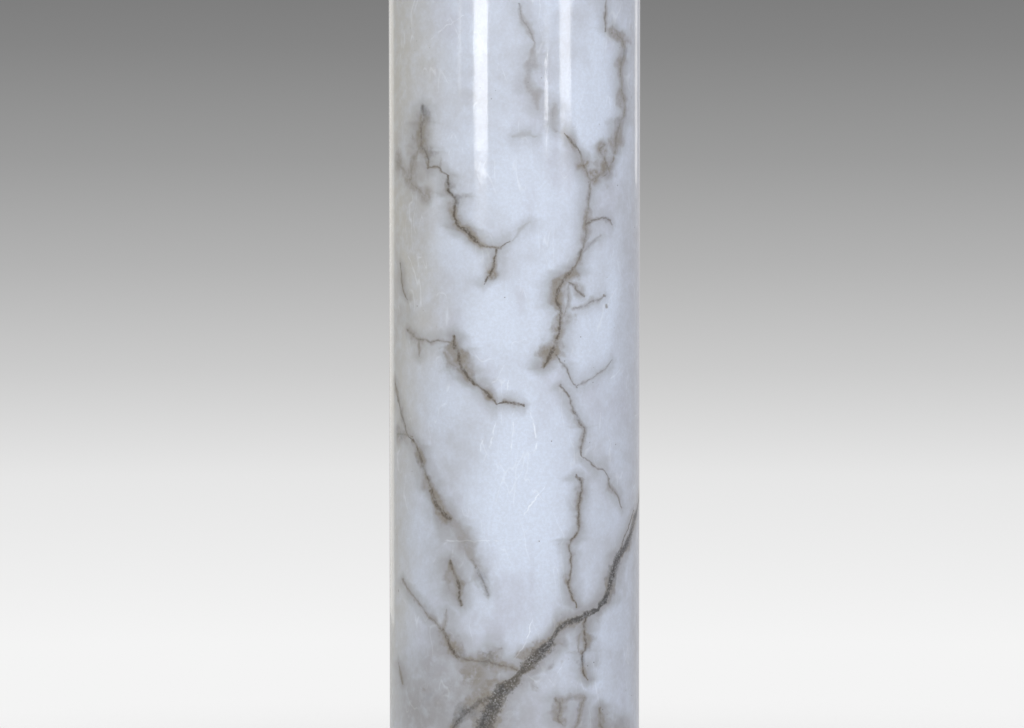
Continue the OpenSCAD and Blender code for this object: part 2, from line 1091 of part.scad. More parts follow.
module screw_plugs() {
    color(LEAD)
        difference() {
            screw_plug_set();
            bracket_screw_set(play = 0.1);
            translate([0, button_y, z_rim - plug_l + 4 - run_gap])
                cylinder(h = plug_l, r = post_r - 1 + run_gap);
        }
}

plinth_lower();
plinth_upper();
base_moulding();
shaft();
capital();
bowl();
plinth_bed();
base_bed();
shaft_foot_bed();
shaft_head_bed();
bowl_bed();
plinth_dowels();
base_dowels();
shaft_foot_dowels();
shaft_head_dowels();
bowl_dowels();
liner();
waste_body();
waste_grid();
waste_washer();
waste_backnut();
drain_pipe();
drain_ferrule();
drain_plug();
plug_seal();
plug_knob();
cover_dome();
cover_flange();
cover_band();
cover_rivets();
cover_felt();
finial_base();
finial_ball();
finial_cross();
finial_stud();
finial_washer();
finial_nut();
lift_ring();
ring_eye();
ring_eye_nut();
hinge_bracket();
hinge_strap();
hinge_pin();
bracket_screws();
strap_rivets();
turn_button();
button_post();
button_spacer();
screw_plugs();
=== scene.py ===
"""A veined alabaster baptismal font with a brass cover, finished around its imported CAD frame.

Lengths are in metres, +Z is up and the front of the font faces -Y. Angles round the stone are in degrees
from the front, positive towards +X.
"""

import math
from functools import partialmethod

import bmesh
import bpy
from mathutils import Matrix, Vector, noise


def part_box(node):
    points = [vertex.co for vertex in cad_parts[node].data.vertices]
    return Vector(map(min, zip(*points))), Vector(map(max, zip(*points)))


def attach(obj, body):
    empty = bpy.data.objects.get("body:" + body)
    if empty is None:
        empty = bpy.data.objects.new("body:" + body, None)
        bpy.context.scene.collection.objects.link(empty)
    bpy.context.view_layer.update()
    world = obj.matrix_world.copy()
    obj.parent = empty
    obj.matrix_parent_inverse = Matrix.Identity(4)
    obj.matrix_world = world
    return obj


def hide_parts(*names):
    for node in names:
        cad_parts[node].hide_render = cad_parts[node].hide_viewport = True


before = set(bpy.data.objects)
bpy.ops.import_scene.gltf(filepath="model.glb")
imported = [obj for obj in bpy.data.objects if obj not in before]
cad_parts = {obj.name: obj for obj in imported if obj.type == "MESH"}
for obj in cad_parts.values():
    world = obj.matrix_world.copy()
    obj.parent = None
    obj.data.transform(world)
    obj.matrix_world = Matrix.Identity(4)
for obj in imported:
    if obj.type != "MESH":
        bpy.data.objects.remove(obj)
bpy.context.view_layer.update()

MM = 0.001
TINY = 1e-6
FONT, COVER, PLUG, RING, BUTTON = "font", "cover", "plug", "ring", "button"


def low_z(node):
    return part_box(node)[0].z


def high_z(node):
    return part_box(node)[1].z


def radius_of(node):
    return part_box(node)[1].x


# ---------------------------------------------------------------------------------------------
# Turned and cut shapes
# ---------------------------------------------------------------------------------------------

ROUND_STEPS = 180     # sides of a large turned piece
FINE_STEPS = 64       # sides of a small turned piece


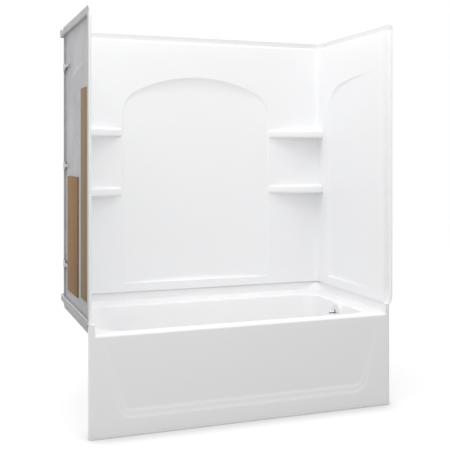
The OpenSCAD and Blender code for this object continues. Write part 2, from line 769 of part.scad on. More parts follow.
// Elbow behind the overflow: flange, throat, chamber with a closed top and a socket for the tube
module overflow_elbow() color([0.78, 0.78, 0.74]) difference() {
    union() {
        along_overflow(x_flange) cylinder(r = over_flange_r, h = over_flange_t);
        for (s = [-1, 1]) translate([0, s * screw_y, 0]) along_overflow(x_flange)
            cylinder(r = 4.6, h = 11);
        along_overflow(x_flange) cylinder(r = chamber_r + 4, h = pipe_x - x_flange);
        translate([pipe_x, basin_yc, elbow_hub_z + nut_grip + 4])
            cylinder(r = chamber_r + 4, h = over_z + 32 - elbow_hub_z - nut_grip - 4);
        translate([pipe_x, basin_yc, elbow_hub_z]) cylinder(r = hub_r, h = nut_grip + 5);
    }
    along_overflow(x_flange - 1) cylinder(r = chamber_r, h = pipe_x - x_flange + 1);
    translate([pipe_x, basin_yc, elbow_hub_z + hub_stop + 4])
        cylinder(r = chamber_r, h = over_z + 28 - elbow_hub_z - hub_stop - 4);
    translate([pipe_x, basin_yc, elbow_hub_z - 1]) cylinder(r = socket_r, h = hub_stop + 1);
    translate([pipe_x, basin_yc, elbow_hub_z]) cylinder(r = bore_r, h = hub_stop + 5);
    for (s = [-1, 1]) translate([0, s * screw_y, 0]) along_overflow(x_flange - 1)
        cylinder(r = screw_r + slip, h = 14);
}

// Trip lever: turned handle, neck, hub on the pin, arm and cross pin
module trip_lever() color([0.8, 0.8, 0.82]) difference() {
    neck = 3;
    hub = 7;
    half_y = 4;
    union() {
        // handle, turned about X, clear of the plate when it swings
        along_overflow(x_boss - plate_t - 6) rotate([180, 0, 0]) rotate_extrude() {
            difference() {
                square([handle_r, handle_l]);
                translate([handle_r, handle_l]) rotate(180) corner_cut(handle_r - 1);
                translate([handle_r, 0]) rotate(90) corner_cut(2.5);
            }
        }
        translate([lever_x - 24, basin_yc - half_y, over_z - neck]) cube([24, 2 * half_y, 2 * neck]);
        translate([lever_x, basin_yc - half_y, over_z]) rotate([-90, 0, 0])
            cylinder(r = hub, h = 2 * half_y);
        translate([lever_x, basin_yc - half_y, over_z - neck]) cube([arm_l, 2 * half_y, 2 * neck]);
        translate([pipe_x, basin_yc - half_y, over_z]) rotate([-90, 0, 0])
            cylinder(r = neck + 1, h = 2 * half_y);
        translate([pipe_x, basin_yc - 8, over_z]) rotate([-90, 0, 0]) cylinder(r = cross_r, h = 16);
    }
    translate([lever_x, basin_yc - 20, over_z]) rotate([-90, 0, 0]) cylinder(r = pin_r + run, h = 40);
}
cross_r = 2.2;

module lever_pin() color([0.7, 0.7, 0.72])
    translate([lever_x, basin_yc - 9, over_z]) rotate([-90, 0, 0]) cylinder(r = pin_r, h = 18);

// Bent strip behind the plate that rubs on the lever's hub and holds it where it is put
module lever_spring() color([0.6, 0.6, 0.62])
    translate([x_boss, basin_yc + 3, over_z]) rotate([90, 0, 0]) linear_extrude(6)
        polygon([[0, 15.5], [0.8, 15.5], [lever_x - x_boss - 1, 7.3], [lever_x - x_boss + 1.5, 7.3],
            [lever_x - x_boss + 1.5, 8.1], [lever_x - x_boss - 0.6, 8.1], [0.8, 16.6], [0.8, 23], [0, 23]]);

// Lift rod with the stirrup that the cross pin drives
module lift_rod() color([0.76, 0.62, 0.3]) {
    in_y = 4 + air + 0.2;
    out_y = in_y + 2.4;
    foot = -18;
    slot_h = cross_r + 0.7;
    slot_l = arm_l * (1 - cos(lever_swing)) + cross_r + 0.6;
    translate([pipe_x, basin_yc, over_z]) {
        for (s = [0, 1]) mirror([0, s, 0]) difference() {
            translate([-slot_l - 3.5, in_y, foot]) cube([slot_l + 9.5, out_y - in_y, 8 - foot]);
            translate([-slot_l, in_y - 1, -slot_h]) cube([slot_l + cross_r + 0.8, out_y, 2 * slot_h]);
        }
        translate([-slot_l - 3.5, -out_y, foot]) cube([slot_l + 9.5, 2 * out_y, 3]);
    }
    rod_z = plunger_z + plunger_l - bridge_t - 2;
    translate([pipe_x, basin_yc, rod_z]) cylinder(r = rod_r, h = over_z + foot + 1 - rod_z);
}

// Brass plunger at mid travel: it closes the branch at the bottom and clears it at the top
lift = arm_l * lever_swing * PI / 180;
plunger_z = seat_z + air + lift;
bridge_t = 6;
module plunger() color([0.76, 0.62, 0.3]) translate([pipe_x, basin_yc, plunger_z]) difference() {
    union() {
        // hollow body, so that the overflow's water runs through it
        rotate_extrude() difference() {
            translate([plunger_r - 4, 0]) square([4, plunger_l]);
            translate([plunger_r, 0]) rotate(90) corner_cut(1.5);
            translate([plunger_r, plunger_l]) rotate(180) corner_cut(2.5);
            for (z = [9, 21]) translate([plunger_r - 1, z]) square([2, 3]);
        }
        // bridge that takes the rod
        translate([2 - plunger_r, -4, plunger_l - bridge_t - 2]) cube([2 * plunger_r - 4, 8, bridge_t]);
    }
    translate([0, 0, plunger_l - bridge_t - 3]) cylinder(r = rod_r, h = bridge_t + 2);
}
module rod_lock_nut() color([0.76, 0.62, 0.3])
    translate([pipe_x, basin_yc, plunger_z + plunger_l - 2]) difference() {
        cylinder(r = 4.6, h = 3.2, $fn = 6);
        translate([0, 0, -1]) cylinder(r = rod_r, h = 6);
    }

// Tube between two heights
module tube_up(z0, z1) {
    translate([pipe_x, basin_yc, z0]) difference() {
        cylinder(r = tube_r, h = z1 - z0);
        translate([0, 0, -1]) cylinder(r = bore_r, h = z1 - z0 + 2);
    }
}
module overflow_tube() color([0.85, 0.85, 0.82])
    tube_up(tee_z + tee_up - hub_stop + air, elbow_hub_z + hub_stop - air);
// Tailpiece, a little slimmer where the slip nut and the tee take it
module tailpiece() color([0.85, 0.85, 0.82]) difference() {
    tube_up(outlet_clear, tee_z - tee_down + tail_socket - air);
    translate([pipe_x, basin_yc, tail_end]) difference() {
        cylinder(r = tube_r + 1, h = far);
        translate([0, 0, -1]) cylinder(r = tube_r - tail_neck, h = far + 2);
    }
}

// Waste tee: upright run with a branch towards the drain
module waste_tee() color([0.78, 0.78, 0.74]) translate([pipe_x, basin_yc, tee_z]) difference() {
    union() {
        translate([0, 0, -tee_down]) cylinder(r = hub_r, h = tee_up + tee_down);
        rotate([0, -90, 0]) cylinder(r = hub_r, h = tee_side);
    }
    // run, narrowed to the plunger's seat above the tailpiece
    translate([0, 0, -tee_down - 1]) cylinder(r = seat_r, h = tee_up + tee_down + 2);
    translate([0, 0, seat_z - tee_z]) cylinder(r = bore_r, h = tee_up + tee_down);
    rotate([0, -90, 0]) cylinder(r = bore_r, h = tee_side + 1);
    translate([0, 0, tee_up - hub_stop]) cylinder(r = socket_r, h = hub_stop + 1);
    translate([0, 0, -tee_down - 1]) cylinder(r = socket_r, h = tail_socket + 1);
    rotate([0, -90, 0]) translate([0, 0, tee_side - hub_stop]) cylinder(r = socket_r, h = hub_stop + 1);
}

// Places of the four compression joints: the origin is the hub's end, +Z points off the hub
module at_hubs() {
    translate([pipe_x, basin_yc, tee_z + tee_up]) children();
    translate([pipe_x, basin_yc, tee_z - tee_down]) rotate([180, 0, 0]) children();
    translate([pipe_x - tee_side, basin_yc, tee_z]) rotate([0, -90, 0]) children();
    translate([pipe_x, basin_yc, elbow_hub_z]) rotate([180, 0, 0]) children();
}
module slip_nuts() color([0.9, 0.9, 0.88]) at_hubs() difference() {
    translate([0, 0, -nut_grip]) union() {
        cylinder(r = nut_r, h = nut_l - 4, $fn = 8);
        cylinder(r = nut_r - 3, h = nut_l);
    }
    translate([0, 0, -nut_grip - 1]) cylinder(r = hub_r + slip, h = nut_grip + washer_t + 1 + slip);
    translate([0, 0, 0]) cylinder(r = tube_r + air, h = nut_l);
}
module slip_washers() color([0.2, 0.2, 0.2]) at_hubs() difference() {
    cylinder(r = hub_r - air, h = washer_t);
    translate([0, 0, -1]) cylinder(r = socket_r, h = washer_t + 2);
}

module shoe_tube() color([0.85, 0.85, 0.82])
    translate([drain_x + shoe_end - hub_stop + air, basin_yc, tee_z]) rotate([0, 90, 0]) difference() {
        cylinder(r = tube_r, h = pipe_x - tee_side - drain_x - shoe_end + 2 * (hub_stop - air));
        translate([0, 0, -1]) cylinder(r = bore_r, h = big);
    }

// Drain shoe: threaded cup under the basin with a socket towards the tee
module drain_shoe() color([0.78, 0.78, 0.74]) translate([drain_x, basin_yc, 0]) difference() {
    union() {
        translate([0, 0, shoe_foot]) cylinder(r = body_r + 5, h = shoe_top - shoe_foot);
        translate([0, 0, shoe_top - shoe_flange_t]) cylinder(r = body_r + 13, h = shoe_flange_t);
        translate([0, 0, tee_z]) rotate([0, 90, 0]) cylinder(r = hub_r, h = shoe_end);
    }
    translate([0, 0, shoe_foot + 4]) cylinder(r = body_r + slip, h = shoe_top);
    translate([0, 0, tee_z]) rotate([0, 90, 0]) cylinder(r = bore_r, h = shoe_end + 1);
    translate([shoe_end - hub_stop, 0, tee_z]) rotate([0, 90, 0]) cylinder(r = socket_r, h = hub_stop + 1);
}

module drain_gasket() color([0.15, 0.15, 0.15]) translate([drain_x, basin_yc, shoe_top]) difference() {
    cylinder(r = body_r + 13, h = drain_gasket_t);
    translate([0, 0, -1]) cylinder(r = drain_hole_r, h = drain_gasket_t + 2);
}

// Drain body: flange in the basin floor, threaded throat and a cross that takes the grid's screw
module drain_body() color([0.8, 0.8, 0.82]) translate([drain_x, basin_yc, 0]) difference() {
    union() {
        difference() {
            union() {
                translate([0, 0, floor_h - flange_t])
                    cylinder(r1 = drain_flange_r, r2 = drain_flange_r - 2, h = flange_t);
                translate([0, 0, shoe_top - 20]) cylinder(r = body_r, h = floor_h - shoe_top + 18);
            }
            translate([0, 0, shoe_top - 21]) cylinder(r = body_r - 3, h = big);
        }
        for (a = [0, 90]) rotate([0, 0, a]) translate([2.5 - body_r, -1.5, shoe_top - 12])
            cube([2 * body_r - 5, 3, 6]);
        translate([0, 0, shoe_top - 14]) cylinder(r = 5, h = 10);
    }
    translate([0, 0, shoe_top - 15]) cylinder(r = screw_r + slip, h = 20);
    // seat of the strainer grid
    translate([0, 0, floor_h - 1.6]) cylinder(r = grid_r + air, h = 4);
}
grid_r = 27;

module strainer_grid() color([0.8, 0.8, 0.82]) translate([drain_x, basin_yc, floor_h - 1.6]) difference() {
    cylinder(r = grid_r, h = 2);
    for (ring = [[9, 6], [15, 12], [21, 16]]) for (i = [0 : ring[1] - 1])
        rotate([0, 0, i * 360 / ring[1]]) translate([ring[0], 0, -1]) cylinder(r = 2.1, h = 4, $fn = 20);
    translate([0, 0, -1]) cylinder(r = screw_r + slip, h = 4);
}
module strainer_screw() color([0.8, 0.8, 0.82]) translate([drain_x, basin_yc, 0]) difference() {
    union() {
        translate([0, 0, floor_h + 0.4]) cylinder(r1 = 5, r2 = 3.4, h = 1.8);
        translate([0, 0, shoe_top - 12]) cylinder(r = screw_r, h = floor_h + 0.5 - shoe_top + 12);
    }
    translate([-6, -0.5, floor_h + 1.2]) cube([12, 1, 2]);
}

bathtub();
back_wall();
left_end_wall();
right_end_wall();
left_tall_backer();
left_short_backer();
right_tall_backer();
right_short_backer();
left_joint_clips();
right_joint_clips();
floor_support_board();
support_feet();
overflow_plate();
overflow_screws();
overflow_gasket();
overflow_elbow();
trip_lever();
lever_pin();
lever_spring();
lift_rod();
rod_lock_nut();
plunger();
overflow_tube();
waste_tee();
slip_nuts();
slip_washers();
shoe_tube();
drain_shoe();
drain_gasket();
drain_body();
strainer_grid();
strainer_screw();
tailpiece();
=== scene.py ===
"""Looks of an alcove bath and shower unit: moulded tub and walls, wood backers, chrome trim."""

import json
import math

import bpy
import bmesh
from mathutils import Matrix, Vector


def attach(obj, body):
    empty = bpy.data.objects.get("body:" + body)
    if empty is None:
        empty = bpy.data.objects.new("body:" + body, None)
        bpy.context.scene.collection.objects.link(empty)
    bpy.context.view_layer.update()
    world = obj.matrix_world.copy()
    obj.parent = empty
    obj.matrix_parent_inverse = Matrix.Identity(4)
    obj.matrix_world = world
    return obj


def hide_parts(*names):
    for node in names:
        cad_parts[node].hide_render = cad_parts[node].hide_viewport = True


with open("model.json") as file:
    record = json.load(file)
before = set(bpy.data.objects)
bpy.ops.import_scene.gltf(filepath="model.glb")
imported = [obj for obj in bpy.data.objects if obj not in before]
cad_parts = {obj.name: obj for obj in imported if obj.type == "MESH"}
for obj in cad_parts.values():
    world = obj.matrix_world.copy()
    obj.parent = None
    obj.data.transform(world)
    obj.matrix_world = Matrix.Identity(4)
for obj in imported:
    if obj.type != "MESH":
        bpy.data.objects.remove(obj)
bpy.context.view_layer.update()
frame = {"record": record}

MM = 0.001

# Sizes of the moulding, in mm
SHELL = 5.0                    # wall thickness of every moulded shell
FACE_X, FACE_Y = 740.0, 384.5  # room faces of the end walls and of the back wall
CORNER_R = 25.0
JOINT_Y = 306.0                # where the end walls meet the back wall's wings
JOINT_EDGE = ((3.0, 0.0), (1.5, 0.4), (0.4, 1.5))   # rounding of both joint edges: setback and run
LEDGE_Z, STEP_Z, TOP_Z = 506.0, 1873.0, 1905.0
FLANGE_OUT = 17.0              # room side of the nailing flange, outboard of the room face
EDGE_R = 8.0
FOOT_R = 5.0                   # rounded foot of the walls
APRON_Y = -393.5
RIM_Z = 457.0
MERGE = 0.02                   # points closer than this are one
SHARP = math.radians(35)       # edges that turn more than this stay sharp


# Node trees
class Val:
    """A socket in an expression; its operators add Math nodes."""

    def __init__(self, nodes, out):
        self.nodes, self.out = nodes, out

    def math(self, operation, other):
        return self.nodes.node("ShaderNodeMath", {"operation": operation}, {0: self, 1: other})

    def __add__(self, other):
        return self.math("ADD", other)

    def __sub__(self, other):
        return self.math("SUBTRACT", other)

    def __mul__(self, other):
        return self.math("MULTIPLY", other)

    def __truediv__(self, other):
        return self.math("DIVIDE", other)

    def __rsub__(self, other):
        return self.nodes.node("ShaderNodeMath", {"operation": "SUBTRACT"}, {0: other, 1: self})

    __radd__ = __add__

    def clamp(self):
        return self.math("MAXIMUM", 0.0).math("MINIMUM", 1.0)

    def part(self, name):
        return Val(self.nodes, self.out.node.outputs[name])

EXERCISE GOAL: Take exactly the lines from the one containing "ring_eye_nut();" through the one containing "from mathutils import Matrix, Vector, noise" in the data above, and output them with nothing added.

RESULT:
ring_eye_nut();
hinge_bracket();
hinge_strap();
hinge_pin();
bracket_screws();
strap_rivets();
turn_button();
button_post();
button_spacer();
screw_plugs();
=== scene.py ===
"""A veined alabaster baptismal font with a brass cover, finished around its imported CAD frame.

Lengths are in metres, +Z is up and the front of the font faces -Y. Angles round the stone are in degrees
from the front, positive towards +X.
"""

import math
from functools import partialmethod

import bmesh
import bpy
from mathutils import Matrix, Vector, noise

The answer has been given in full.